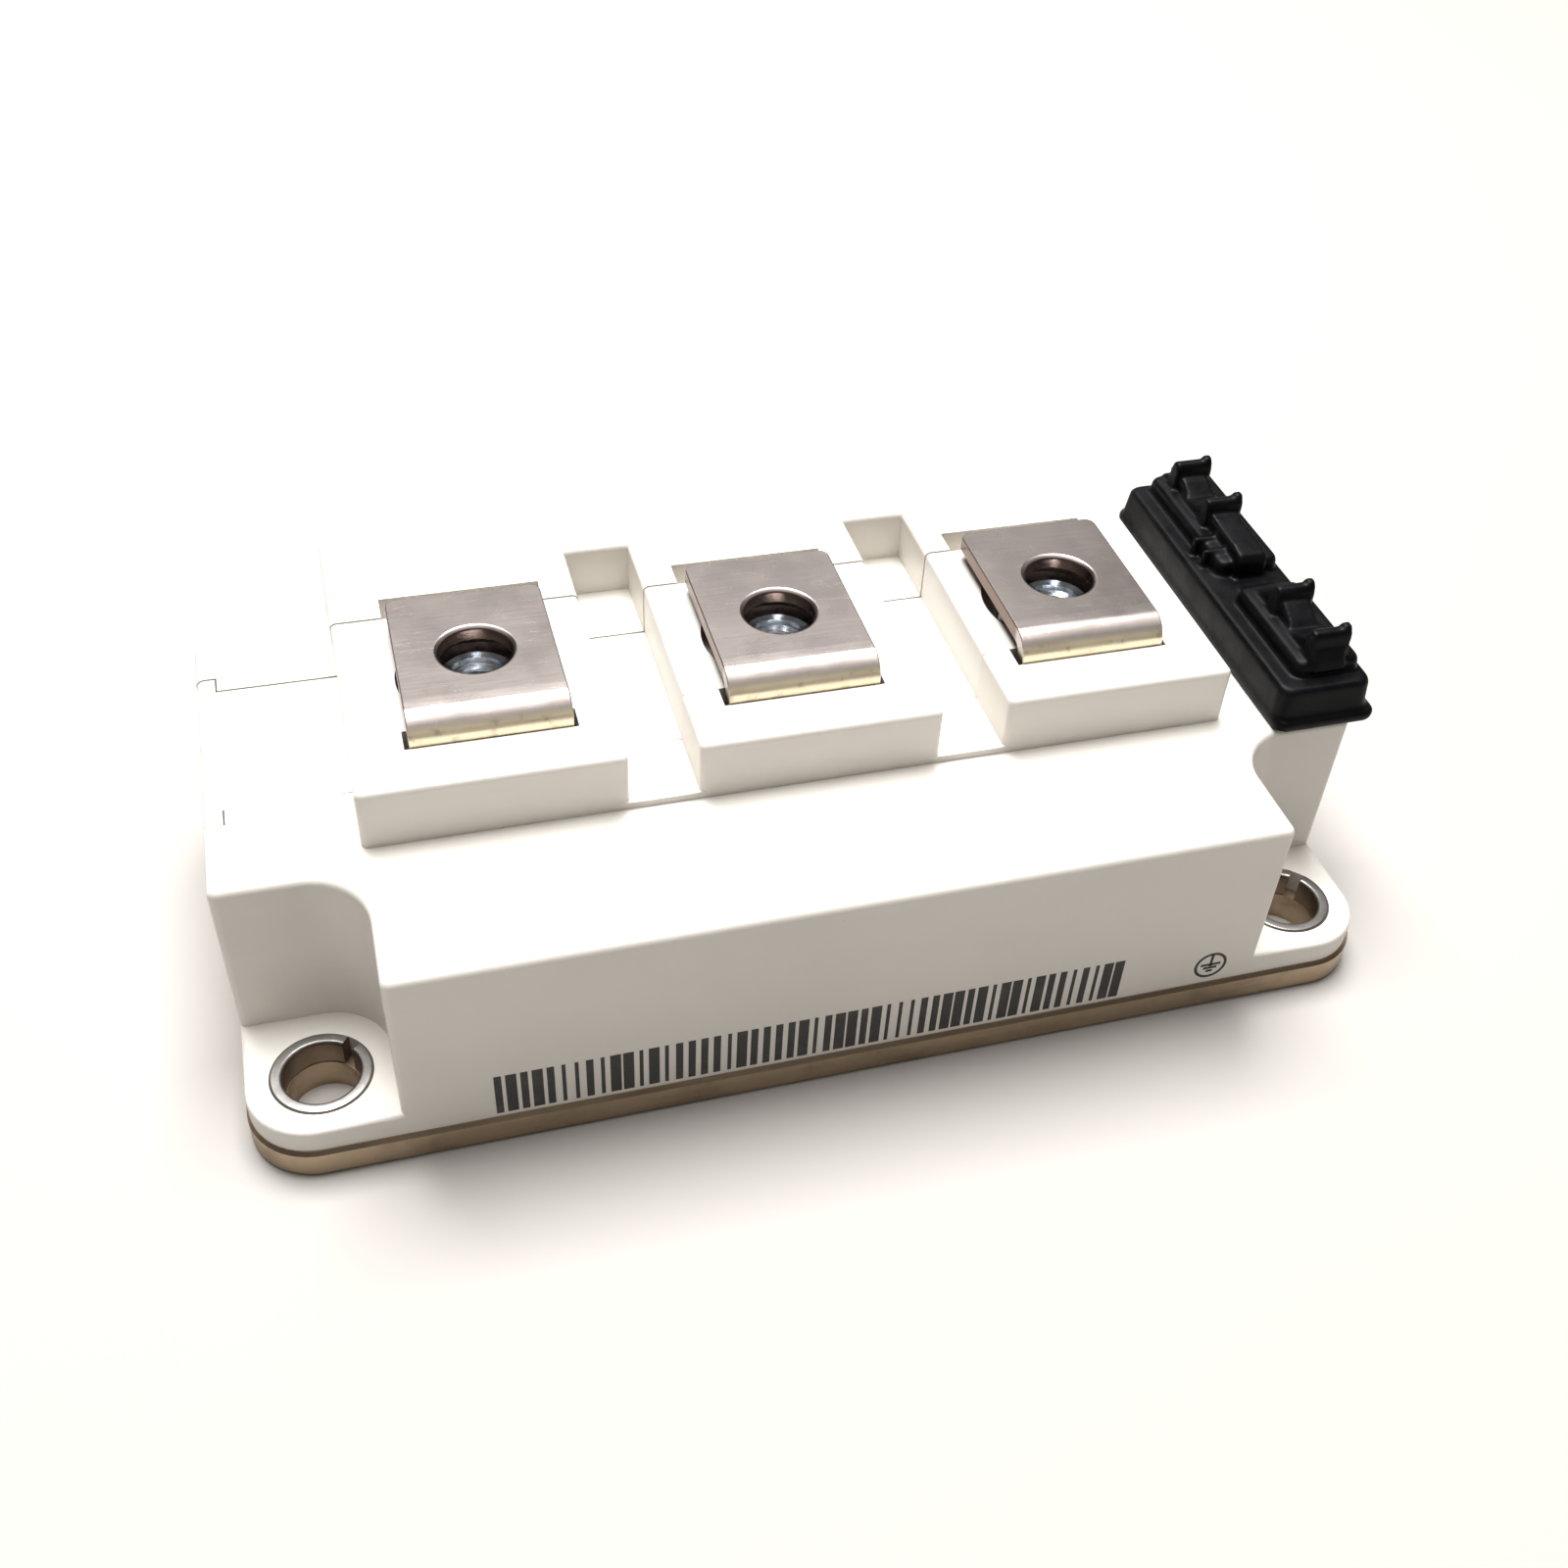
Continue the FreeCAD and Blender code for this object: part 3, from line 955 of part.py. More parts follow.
def build_all():
    """Every piece, from the base plate up; the gel comes last, because it fits around the others."""
    build_base_plate()
    build_housing()
    build_seal_bead()
    build_nut_carrier()
    for name, across, along in ear_places():
        build_sleeve(name, across, along)
    build_shorting_cap()
    for name, step in BLOCKS:
        build_nut(name, step)
    first_covered = len(pieces)
    for name, step in BLOCKS:
        build_terminal(name, step)
    for count, (row, target) in enumerate(LEADS, start=1):
        build_signal_tab(count, row)
        build_signal_lead(count, row, target)
    chips = 0
    for name, side in SIDES:
        build_substrate(name, side)
        for row in CHIP_ROWS:
            chips += 1
            build_chip(f"transistor_chip_{chips}", side, row, TRANSISTOR_INNER, "sizes.transistor_size")
            build_chip(f"diode_chip_{chips}", side, row, DIODE_INNER, "sizes.diode_size")
        build_bond_wires(name, side)
    build_phase_link()
    build_silicone_gel(pieces[first_covered:])


def check_document():
    """Stops before anything is written if a feature or a piece has failed."""
    doc.recompute()
    for feature in doc.Objects:
        if {"Invalid", "Error"} & set(feature.State):
            raise RuntimeError(f"{feature.Name} fails: {feature.State}")
    for piece in pieces:
        if piece.Shape.isNull() or not piece.Shape.isValid() or piece.Shape.Volume < PRECISION:
            raise RuntimeError(f"{piece.Label} has no valid shape")


def write_parts():
    """Writes each piece to its own STEP file."""
    os.makedirs("parts", exist_ok=True)
    for piece in pieces:
        piece.Shape.exportStep(f"parts/{piece.Label}.step")
        print(f"{piece.Label}: {len(piece.Shape.Solids)} solid(s), {piece.Shape.Volume:.1f} mm3")


fill_sheet()
build_all()
check_document()
write_parts()
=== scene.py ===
import math

import bmesh
import bpy
from bpy.props import FloatProperty, FloatVectorProperty, IntProperty, PointerProperty
from bpy.types import Operator, Panel, PropertyGroup
from mathutils import Euler, Matrix, Vector


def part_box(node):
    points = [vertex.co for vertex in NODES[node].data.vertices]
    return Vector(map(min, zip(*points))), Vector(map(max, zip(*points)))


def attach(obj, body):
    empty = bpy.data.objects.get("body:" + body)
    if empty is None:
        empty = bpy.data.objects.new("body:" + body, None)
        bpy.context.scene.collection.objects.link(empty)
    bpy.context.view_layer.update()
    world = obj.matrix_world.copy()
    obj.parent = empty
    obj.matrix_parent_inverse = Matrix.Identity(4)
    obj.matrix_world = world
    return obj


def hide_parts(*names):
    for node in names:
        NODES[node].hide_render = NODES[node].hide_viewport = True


bl_info = {
    "name": "Power Module Dressing",
    "version": (1, 0, 0),
    "blender": (4, 5, 0),
    "location": "3D View > Sidebar > Power Module",
    "description": "Gives a half-bridge power module its finishes, threads, cap and print",
    "category": "Object",
}

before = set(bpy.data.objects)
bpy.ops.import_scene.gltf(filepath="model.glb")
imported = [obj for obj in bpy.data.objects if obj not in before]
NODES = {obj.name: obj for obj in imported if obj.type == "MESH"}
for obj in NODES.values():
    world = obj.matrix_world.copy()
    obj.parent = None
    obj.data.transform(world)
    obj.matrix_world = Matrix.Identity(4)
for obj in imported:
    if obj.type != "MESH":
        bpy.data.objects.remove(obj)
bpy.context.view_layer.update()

MM = 0.001
PLACES = ("left", "middle", "right")
CORNERS = ("front_left", "front_right", "back_left", "back_right")

# Lamps, all aimed at the part: name, side in metres, power in watts, place
LAMPS = (("overhead", 0.7, 25.0, (0.0, 0.28, 1.05)),
         ("backdrop", 1.7, 5.0, (0.15, 1.7, 1.25)),
         ("front", 0.3, 1.6, (-0.1, -0.55, 1.1)))
SKY_COLOUR = (1.0, 0.93, 0.88, 1.0)
SKY_STRENGTH = 0.12
FLOOR_HALF = 4.0
VIEW_GAMMA = 0.9

# Copies of the frame's nodes: corners that are one, faces that are flat together, edges to round
MERGE_DISTANCE = 0.0005 * MM
FLAT_ANGLE = math.radians(0.5)
EDGE_ANGLE = math.radians(30.0)
SAME_WALL = 0.9  # cosine between faces that move inwards as one wall

NUT_STEPS = 72
NUT_CHAMFER = 0.35 * MM
# The thread's ridge: half its foot and half its crest as shares of the pitch, and how far its
# foot is sunk in the bore as a share of its depth
RIDGE_FOOT, RIDGE_CREST, RIDGE_SUNK = 0.47, 0.07, 0.25

SLEEVE_WALL = 1.1 * MM
SLEEVE_STEPS = 96
SLIT_ANGLE = math.radians(44.0)
BORE_RIM = 1.6  # rounding at the bore, as a share of the outer one

# Print on the front: the row of bars, whose widths are shares of their step, and the earth sign,
# whose line and bars of (height, half width, half height) are shares of its radius
BARS_LEFT, BARS_RIGHT = -32.7 * MM, 26.1 * MM
BARS_BOTTOM, BARS_TOP = 3.45 * MM, 8.35 * MM
NARROWEST_BAR, BAR_GRADE, WIDEST_GRADE = 0.3, 0.27, 2
EARTH_X, EARTH_Z, EARTH_RADIUS = 35.4 * MM, 5.35 * MM, 1.67 * MM
EARTH_LINE = 0.17
EARTH_BARS = ((0.42, EARTH_LINE / 2, 0.5), (0.06, 0.62, EARTH_LINE / 2),
              (-0.2, 0.42, EARTH_LINE / 2), (-0.46, 0.2, EARTH_LINE / 2))

# The soft cap in millimetres, heights from the deck. Its skirt and humps: how far each level
# stands in from the left, right, front and back, and its height
CAP_SKIRT = ((0.1, 0.1, 0.1, 0.1, 0.0), (0.0, 0.0, 0.0, 0.0, 0.3), (0.0, 0.0, 0.0, 0.0, 0.9),
             (0.1, 0.45, 0.45, 0.3, 1.15), (0.15, 0.8, 0.6, 0.5, 1.5),
             (0.3, 0.95, 0.8, 0.9, 3.95), (0.55, 1.2, 1.1, 1.3, 4.35))
CAP_HUMP = ((0.0, 0.0, 0.0, 0.0, 3.6), (0.0, 0.0, 0.0, 0.0, 5.2), (0.1, 0.1, 0.1, 0.1, 5.65),
            (0.35, 0.35, 0.35, 0.35, 5.9), (0.8, 0.8, 0.8, 0.8, 5.95))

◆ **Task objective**
From the preceding material, extract every line exactly.

◆ **Solved exercise**
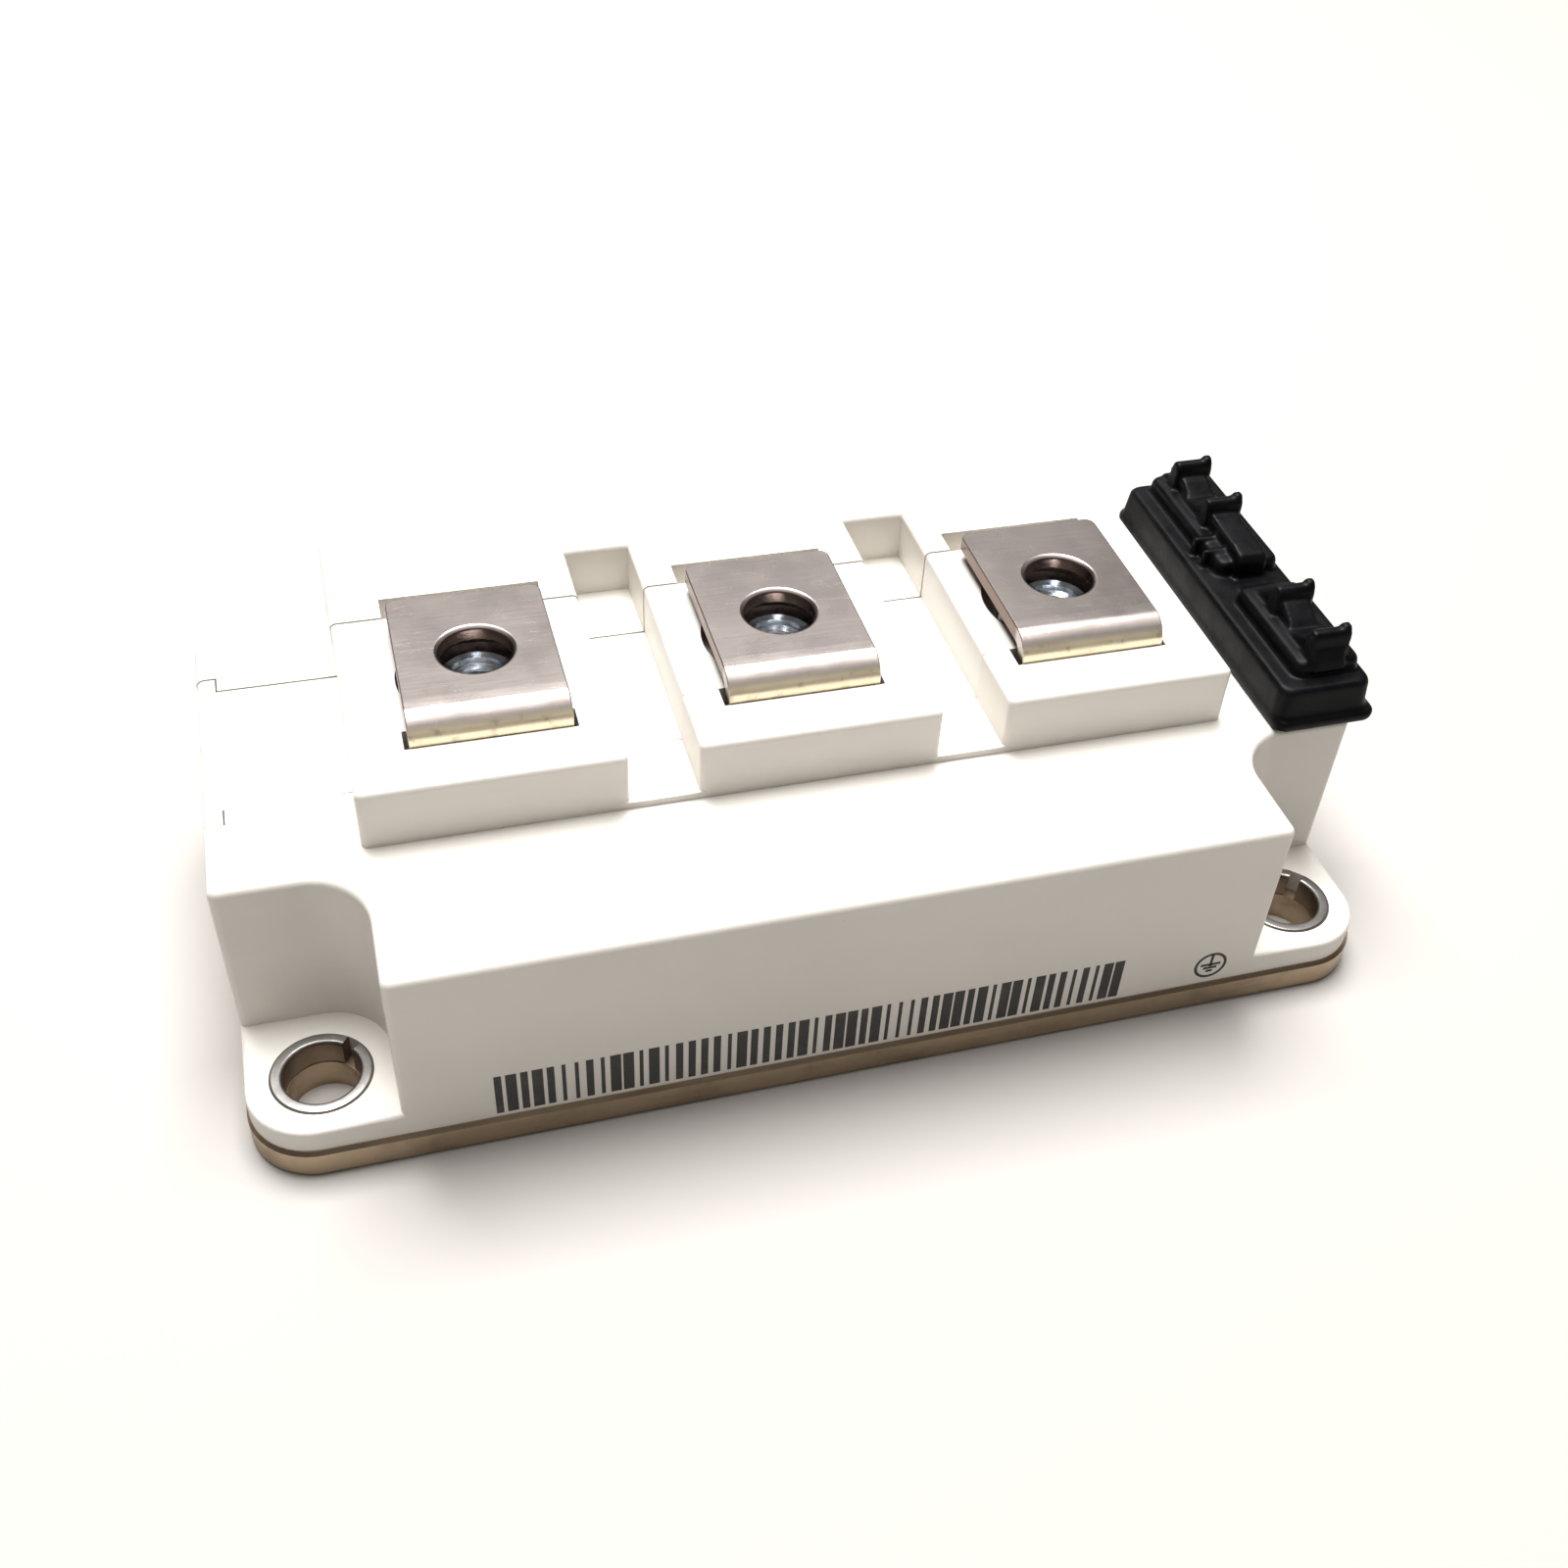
Continue the FreeCAD and Blender code for this object: part 3, from line 955 of part.py. More parts follow.
def build_all():
    """Every piece, from the base plate up; the gel comes last, because it fits around the others."""
    build_base_plate()
    build_housing()
    build_seal_bead()
    build_nut_carrier()
    for name, across, along in ear_places():
        build_sleeve(name, across, along)
    build_shorting_cap()
    for name, step in BLOCKS:
        build_nut(name, step)
    first_covered = len(pieces)
    for name, step in BLOCKS:
        build_terminal(name, step)
    for count, (row, target) in enumerate(LEADS, start=1):
        build_signal_tab(count, row)
        build_signal_lead(count, row, target)
    chips = 0
    for name, side in SIDES:
        build_substrate(name, side)
        for row in CHIP_ROWS:
            chips += 1
            build_chip(f"transistor_chip_{chips}", side, row, TRANSISTOR_INNER, "sizes.transistor_size")
            build_chip(f"diode_chip_{chips}", side, row, DIODE_INNER, "sizes.diode_size")
        build_bond_wires(name, side)
    build_phase_link()
    build_silicone_gel(pieces[first_covered:])


def check_document():
    """Stops before anything is written if a feature or a piece has failed."""
    doc.recompute()
    for feature in doc.Objects:
        if {"Invalid", "Error"} & set(feature.State):
            raise RuntimeError(f"{feature.Name} fails: {feature.State}")
    for piece in pieces:
        if piece.Shape.isNull() or not piece.Shape.isValid() or piece.Shape.Volume < PRECISION:
            raise RuntimeError(f"{piece.Label} has no valid shape")


def write_parts():
    """Writes each piece to its own STEP file."""
    os.makedirs("parts", exist_ok=True)
    for piece in pieces:
        piece.Shape.exportStep(f"parts/{piece.Label}.step")
        print(f"{piece.Label}: {len(piece.Shape.Solids)} solid(s), {piece.Shape.Volume:.1f} mm3")


fill_sheet()
build_all()
check_document()
write_parts()
=== scene.py ===
import math

import bmesh
import bpy
from bpy.props import FloatProperty, FloatVectorProperty, IntProperty, PointerProperty
from bpy.types import Operator, Panel, PropertyGroup
from mathutils import Euler, Matrix, Vector


def part_box(node):
    points = [vertex.co for vertex in NODES[node].data.vertices]
    return Vector(map(min, zip(*points))), Vector(map(max, zip(*points)))


def attach(obj, body):
    empty = bpy.data.objects.get("body:" + body)
    if empty is None:
        empty = bpy.data.objects.new("body:" + body, None)
        bpy.context.scene.collection.objects.link(empty)
    bpy.context.view_layer.update()
    world = obj.matrix_world.copy()
    obj.parent = empty
    obj.matrix_parent_inverse = Matrix.Identity(4)
    obj.matrix_world = world
    return obj


def hide_parts(*names):
    for node in names:
        NODES[node].hide_render = NODES[node].hide_viewport = True


bl_info = {
    "name": "Power Module Dressing",
    "version": (1, 0, 0),
    "blender": (4, 5, 0),
    "location": "3D View > Sidebar > Power Module",
    "description": "Gives a half-bridge power module its finishes, threads, cap and print",
    "category": "Object",
}

before = set(bpy.data.objects)
bpy.ops.import_scene.gltf(filepath="model.glb")
imported = [obj for obj in bpy.data.objects if obj not in before]
NODES = {obj.name: obj for obj in imported if obj.type == "MESH"}
for obj in NODES.values():
    world = obj.matrix_world.copy()
    obj.parent = None
    obj.data.transform(world)
    obj.matrix_world = Matrix.Identity(4)
for obj in imported:
    if obj.type != "MESH":
        bpy.data.objects.remove(obj)
bpy.context.view_layer.update()

MM = 0.001
PLACES = ("left", "middle", "right")
CORNERS = ("front_left", "front_right", "back_left", "back_right")

# Lamps, all aimed at the part: name, side in metres, power in watts, place
LAMPS = (("overhead", 0.7, 25.0, (0.0, 0.28, 1.05)),
         ("backdrop", 1.7, 5.0, (0.15, 1.7, 1.25)),
         ("front", 0.3, 1.6, (-0.1, -0.55, 1.1)))
SKY_COLOUR = (1.0, 0.93, 0.88, 1.0)
SKY_STRENGTH = 0.12
FLOOR_HALF = 4.0
VIEW_GAMMA = 0.9

# Copies of the frame's nodes: corners that are one, faces that are flat together, edges to round
MERGE_DISTANCE = 0.0005 * MM
FLAT_ANGLE = math.radians(0.5)
EDGE_ANGLE = math.radians(30.0)
SAME_WALL = 0.9  # cosine between faces that move inwards as one wall

NUT_STEPS = 72
NUT_CHAMFER = 0.35 * MM
# The thread's ridge: half its foot and half its crest as shares of the pitch, and how far its
# foot is sunk in the bore as a share of its depth
RIDGE_FOOT, RIDGE_CREST, RIDGE_SUNK = 0.47, 0.07, 0.25

SLEEVE_WALL = 1.1 * MM
SLEEVE_STEPS = 96
SLIT_ANGLE = math.radians(44.0)
BORE_RIM = 1.6  # rounding at the bore, as a share of the outer one

# Print on the front: the row of bars, whose widths are shares of their step, and the earth sign,
# whose line and bars of (height, half width, half height) are shares of its radius
BARS_LEFT, BARS_RIGHT = -32.7 * MM, 26.1 * MM
BARS_BOTTOM, BARS_TOP = 3.45 * MM, 8.35 * MM
NARROWEST_BAR, BAR_GRADE, WIDEST_GRADE = 0.3, 0.27, 2
EARTH_X, EARTH_Z, EARTH_RADIUS = 35.4 * MM, 5.35 * MM, 1.67 * MM
EARTH_LINE = 0.17
EARTH_BARS = ((0.42, EARTH_LINE / 2, 0.5), (0.06, 0.62, EARTH_LINE / 2),
              (-0.2, 0.42, EARTH_LINE / 2), (-0.46, 0.2, EARTH_LINE / 2))

# The soft cap in millimetres, heights from the deck. Its skirt and humps: how far each level
# stands in from the left, right, front and back, and its height
CAP_SKIRT = ((0.1, 0.1, 0.1, 0.1, 0.0), (0.0, 0.0, 0.0, 0.0, 0.3), (0.0, 0.0, 0.0, 0.0, 0.9),
             (0.1, 0.45, 0.45, 0.3, 1.15), (0.15, 0.8, 0.6, 0.5, 1.5),
             (0.3, 0.95, 0.8, 0.9, 3.95), (0.55, 1.2, 1.1, 1.3, 4.35))
CAP_HUMP = ((0.0, 0.0, 0.0, 0.0, 3.6), (0.0, 0.0, 0.0, 0.0, 5.2), (0.1, 0.1, 0.1, 0.1, 5.65),
            (0.35, 0.35, 0.35, 0.35, 5.9), (0.8, 0.8, 0.8, 0.8, 5.95))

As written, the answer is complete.